Mark Sexton - Evergreen Resources
It could if we focus on -- if we get strong results on the deeper drilling then that is a nice complimentary profile to the Raton -- to the coal bed methane profile, where the wells come off slowly and incline for five years. It would be nice to get a nice mix of tight gas wells either in the Raton Basin or some other basin where we could get a nice mix and start to blend production. Right now, as you are aware, we had largest RP ratio in the industry. I don't think the market is giving us credit for that. I don't think the market knows how to value that. It may be the best thing we can do to create real asset value that translates into share value, is to find ways to shorten reserve life. We can do that through in-field drilling and deeper drilling to tight gas wells and also by focusing on other basins with more of orientation toward tight gas and drilling.
Unidentified Participant
Okay. One final --
Mark Sexton - Evergreen Resources
Couple of other facts is as we drill in deeper parts of the basin, the Raton coals are -- can be 1500 feet deep and can be 3000 feet deep in the deepest part of the basin. They can be -- they are at the surface at the shallowest part of the basin. It appears we have more coals to work with. There are more developed in a way that can be correlated and more gas in place. So, it's -- there is little to be pessimistic about. While the Vermayo (ph) is thinner, we have more Raton coal to work with, deeper, thicker, gasier, we have more pressure to work with, which is why there is more gas in place. We have got more sand development, which is worth separate drilling program and we are getting encouragement on the deeper drilling. So, mother nature is still full of tricks, but you know, everything we find is causes us to be positive in our outlook for drilling inventory.
Unidentified Participant
Okay. Well, that's very good to hear. Thank you, guys.
Operator
Your next question comes from Larry Bustnarto (ph) with Peachtree (ph).
Unidentified Participant
Mark, deeper wells in the Raton Basin, what (inaudible) are they going to?
Larry Bustnarto (ph): We are targeting four different formations below the coals.

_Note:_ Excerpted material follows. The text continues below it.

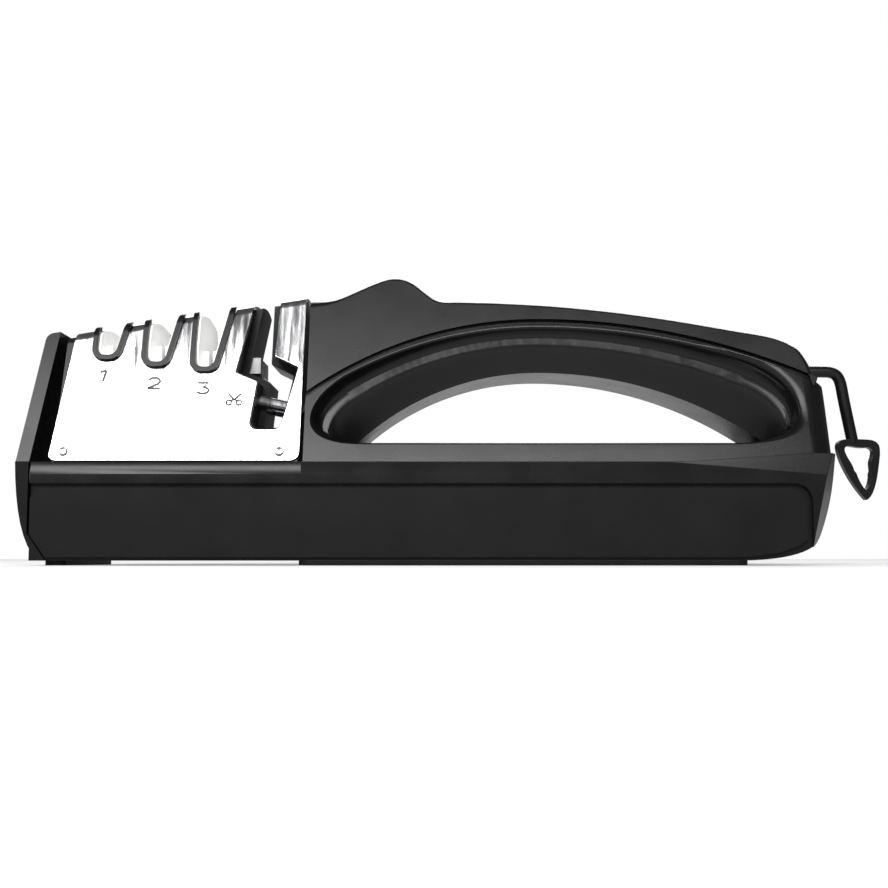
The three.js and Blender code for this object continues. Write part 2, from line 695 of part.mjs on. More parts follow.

The coals, there is easy way to break the coals. They sit on top of the Trinidad sand. The Trinidad sand is wet throughout the basin and has so far not shown to be very interesting as separate play. Below the Trinidad, the other cretaceous aids, formations of interest are Pierre shells, Greenhorn, these are what we are targeting down to the Dakota. We haven't drilled a Dakota well where the Dakota itself looks interesting, but drilled to the Dakota where we find two or three or four zones below the coal that look interesting.

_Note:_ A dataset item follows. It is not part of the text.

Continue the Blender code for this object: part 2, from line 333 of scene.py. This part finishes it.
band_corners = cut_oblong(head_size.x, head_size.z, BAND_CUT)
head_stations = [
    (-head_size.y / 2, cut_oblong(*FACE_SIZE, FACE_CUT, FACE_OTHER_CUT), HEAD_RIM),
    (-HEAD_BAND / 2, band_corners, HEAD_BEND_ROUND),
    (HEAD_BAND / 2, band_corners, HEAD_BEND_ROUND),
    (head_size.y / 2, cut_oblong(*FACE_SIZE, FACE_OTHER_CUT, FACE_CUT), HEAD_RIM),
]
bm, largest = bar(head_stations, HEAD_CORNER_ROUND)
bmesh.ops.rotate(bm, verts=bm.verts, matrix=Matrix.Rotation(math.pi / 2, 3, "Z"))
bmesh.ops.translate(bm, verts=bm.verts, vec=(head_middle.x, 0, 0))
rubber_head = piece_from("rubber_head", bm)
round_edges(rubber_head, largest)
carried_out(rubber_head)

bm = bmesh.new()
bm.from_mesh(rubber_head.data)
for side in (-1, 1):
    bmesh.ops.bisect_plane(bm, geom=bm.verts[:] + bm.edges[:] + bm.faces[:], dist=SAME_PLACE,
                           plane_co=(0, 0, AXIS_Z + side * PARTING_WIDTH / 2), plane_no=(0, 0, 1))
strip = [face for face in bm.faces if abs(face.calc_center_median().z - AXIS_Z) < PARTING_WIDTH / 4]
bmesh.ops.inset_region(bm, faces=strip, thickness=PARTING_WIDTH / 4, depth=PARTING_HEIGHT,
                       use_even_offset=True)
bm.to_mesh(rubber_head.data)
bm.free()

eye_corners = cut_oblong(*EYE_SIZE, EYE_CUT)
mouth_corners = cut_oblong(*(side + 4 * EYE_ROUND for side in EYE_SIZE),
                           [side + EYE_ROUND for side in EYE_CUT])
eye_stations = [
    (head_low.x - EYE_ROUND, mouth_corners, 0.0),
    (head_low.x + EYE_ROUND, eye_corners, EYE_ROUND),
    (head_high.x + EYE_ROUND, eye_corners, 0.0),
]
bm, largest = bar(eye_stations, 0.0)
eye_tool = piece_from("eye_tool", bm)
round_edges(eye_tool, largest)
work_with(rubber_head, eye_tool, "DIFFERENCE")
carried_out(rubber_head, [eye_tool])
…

Larry Bustnarto (ph): What is completed cost of going to deeper zones?
Mark Sexton - Evergreen Resources
I think I mentioned, but don't want to imply that the Dakota is in and of itself looking that attractive as a target, but a number of zones above the Dakota but below the coals are. As I mentioned, the Dakota is pretty wet. The targeting we are talking about wells 4 to 7000 feet deep. I was speculating the incremental cost was less than half a million. I think it will come in between 4 and 500,000. If we get about BCF per well, that is finding and development cost of 40 to 50 cents MCF. Keep in mind, we have the pipeline in place and roads and locations in place that we are using to drill the deeper wells.
Larry Bustnarto (ph): Switching off to Alaska again, do you have any sense of how long the deep watering period may take or a function of getting the wells drilled and seeing how they produce after you have them completed?

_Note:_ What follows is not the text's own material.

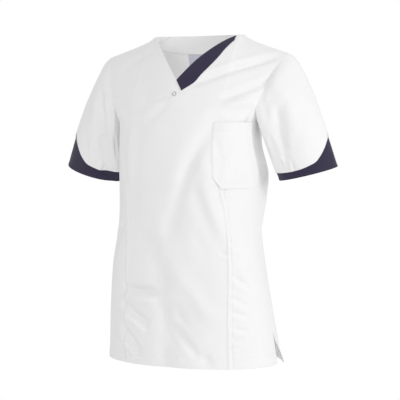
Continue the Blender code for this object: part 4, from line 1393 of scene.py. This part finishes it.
def make_snap(materials):
    """The stud's cap: profiles of radius and height turned about the cloth's normal.

    The ring's profile is a round bead, and the centre's is a low dome.
    """
    height = np.array([SNAP_HEIGHT])
    angle = angle_at(np.array([SNAP_X]), height)
    seat, normal = cloth(angle, height)[0], normals_of(cloth, angle, height)[0]
    side = np.cross([0.0, 0.0, 1.0], normal)
    side /= np.linalg.norm(side)
    turn = np.arange(SNAP_SIDES)[:, None] * 2 * np.pi / SNAP_SIDES
    out = np.cos(turn) * side + np.sin(turn) * np.cross(normal, side)

    def turned(radius, lift):
        radius, lift = radius[:, None, None] * SNAP_RADIUS, lift[:, None, None] * SNAP_THICKNESS
        return seat + out * radius + normal * lift

    bead = np.linspace(-0.25, 1.15, 22) * np.pi
    ring = turned(0.80 + 0.20 * np.cos(bead), np.maximum(0.52 + 0.48 * np.sin(bead), 0.02))
    dome = np.linspace(1, 0, 10)
    centre = turned(0.66 * dome, 0.48 + 0.24 * np.sqrt(1 - 0.96 * dome**2))
    number = np.arange(ring.shape[0] * SNAP_SIDES).reshape(-1, SNAP_SIDES)
    after = np.roll(number, -1, axis=1)

    def bands(low, high):
        return np.stack([number[low], after[low], after[high], number[high]], axis=-1).reshape(-1, 4).tolist()

    closing = np.arange(1, len(ring) + 1) % len(ring)
    ring_faces = bands(slice(None), closing)
    top = len(centre) - 1
    centre_faces = bands(slice(0, top - 1), slice(1, top)) + [number[0, ::-1].tolist()]
    pole = 0 * number[0] + top * SNAP_SIDES
    centre_faces += np.stack([number[top - 1], after[top - 1], pole], axis=-1).tolist()
    centre = centre.reshape(-1, 3)[: top * SNAP_SIDES + 1]
    for name, points, faces, material in (
        ("snap_ring", ring, ring_faces, materials["metal"]),
        ("snap_centre", centre, centre_faces, materials["pearl"]),
    ):
        piece = new_object(name, points, faces, material)
        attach(piece, "root")
        if name == "snap_ring":
            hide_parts("snap_cap")


def aim(thing, target):
    thing.rotation_euler = (Vector(target) - thing.location).to_track_quat("-Z", "Y").to_euler()


def make_camera():
    azimuth, elevation = np.radians(CAMERA_AZIMUTH), np.radians(CAMERA_ELEVATION)
    back = np.array(
        [np.sin(azimuth) * np.cos(elevation), -np.cos(azimuth) * np.cos(elevation), np.sin(elevation)]
    )
    camera = bpy.data.objects.new("camera", bpy.data.cameras.new("camera"))
    camera.data.lens = CAMERA_LENS
    camera.data.sensor_width = 36.0
    camera.location = np.array(CAMERA_TARGET) + CAMERA_DISTANCE * back
    aim(camera, CAMERA_TARGET)
    bpy.context.scene.collection.objects.link(camera)
    bpy.context.scene.camera = camera


def make_light(name, place, size, power, target=CAMERA_TARGET):
    lamp = bpy.data.lights.new(name, "AREA")
    lamp.shape = "DISK"
    lamp.size = size
    lamp.energy = power
    light = bpy.data.objects.new(name, lamp)
    light.location = place
    aim(light, target)
    bpy.context.scene.collection.objects.link(light)


def make_studio(materials):
    """A lamp at the viewer's right, two weak ones in front, one behind and a small one inside the neck.

    They stand in a pale world, which the camera sees as white, over a pale floor far below.
    """
    for lamp in LAMPS:
        make_light(*lamp)
    world = bpy.data.worlds.new("pale_world")
    world.use_nodes = True
    tree = world.node_tree
    light, seen = tree.nodes["Background"], tree.nodes.new("ShaderNodeBackground")
    for background, strength in ((light, WORLD_STRENGTH), (seen, 1.0)):
        background.inputs["Color"].default_value = (1, 1, 1, 1)
        background.inputs["Strength"].default_value = strength
    path, mix = tree.nodes.new("ShaderNodeLightPath"), tree.nodes.new("ShaderNodeMixShader")
    tree.links.new(path.outputs["Is Camera Ray"], mix.inputs[0])
    tree.links.new(light.outputs[0], mix.inputs[1])
    tree.links.new(seen.outputs[0], mix.inputs[2])
    tree.links.new(mix.outputs[0], tree.nodes["World Output"].inputs[0])
    bpy.context.scene.world = world
    turn = np.arange(FLOOR_SIDES) * 2 * np.pi / FLOOR_SIDES
    edge = np.stack([np.cos(turn), np.sin(turn), 0 * turn], axis=-1) * FLOOR_RADIUS
    edge[:, 2] = FLOOR_HEIGHT
    floor = new_object("floor", edge, [list(range(FLOOR_SIDES))], materials["floor"])
    bpy.context.scene.view_settings.view_transform = "Standard"


def main():
    materials = make_materials()
    make_camera()
    make_studio(materials)
    make_body(materials)
    make_sleeves(materials)
    make_neck(materials)
    make_pocket(materials)
    make_snap(materials)


main()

Mark Sexton - Evergreen Resources
Not just a function of how the wells look, but how they crack and which formations we are getting the water out of and which formations we wish to isolate. Other companies in the past and other basins have taken the attitude let's open up everything and try to get everything to produce and that has created problems because of well bore conformance problems and well bore integrity. We have taken the opposite approach. Let's get this established and test a few seams. This pattern was spaced more closely than a full development pattern will be. As I indicated, we have four wells per pattern. One in the middle. Three around it, spaced at 120 degrees around it, about a thousand feet away. That's closer than you would expect.
If we were out drilling wells on one 60 acre spacing or 120 acre spacing, which we have been doing in the Raton Basin, it is tighter. It is tighter specifically to get the information you are looking for. That is not optimum in my mind, but optimum for getting more information quickly. So, we've gotten good at modeling the wells. That is how we ascertained in the Raton Basin you go from four wells per section to a fifth or 60 well per section. We have a lot of confidence in our models and believe we can apply the models to what we find in Alaska. But, those wells were deliberately drilled on unusually tight spacing pattern to accelerate absorption to get good information on permiability (ph) and how much gas in place we are likely to be able to recover. And the answer is we will know when we know. But, you know, it will be sometime next year.
Larry Bustnarto (ph):Okay. One last one. You may have mentioned this before. What are the wells going to cost in terms of completing them?
Mark Sexton - Evergreen Resources
Unfortunately, as everything else, the first go around was more costly than we would have liked. We probably have made the locations a little bigger than they need to be because we need to make sure we can move around and get things done. We have put in -- we stopped or deferred drilling for about six weeks while we went back in and set conductor pipe to 3 or 400 feet, which was not expected. But, it is real smart to do to reserve the ground water there in that part of Alaska, as well as to make sure that you have no loss of drilling fluid while you are drilling through the porous tills and cobblestones. So, these wells will be more expensive. This well pattern plus the injection well, the run over -- between 5 and 6 million dollars, all in cost for the first group. I am guessing from the actual well cost is going to be typically 7 to 800,000 per well in the first round. If we are as successful as I hope we will be, I hope we get the numbers down by half, as in the Raton basin.
Larry Bustnarto (ph): Thanks.
Operator
As this time, there are no further questions. Are there closing remarks?
Mark Sexton - Evergreen Resources
Thank you again all of you for your interest in what we are doing and Kevin or John, do you have comments? No. This concludes the third quarter conference call. Thank you very much for your participation.
Operator
Thank you for joining today's Evergreen Resources third quarter earnings conference call. You may now disconnect.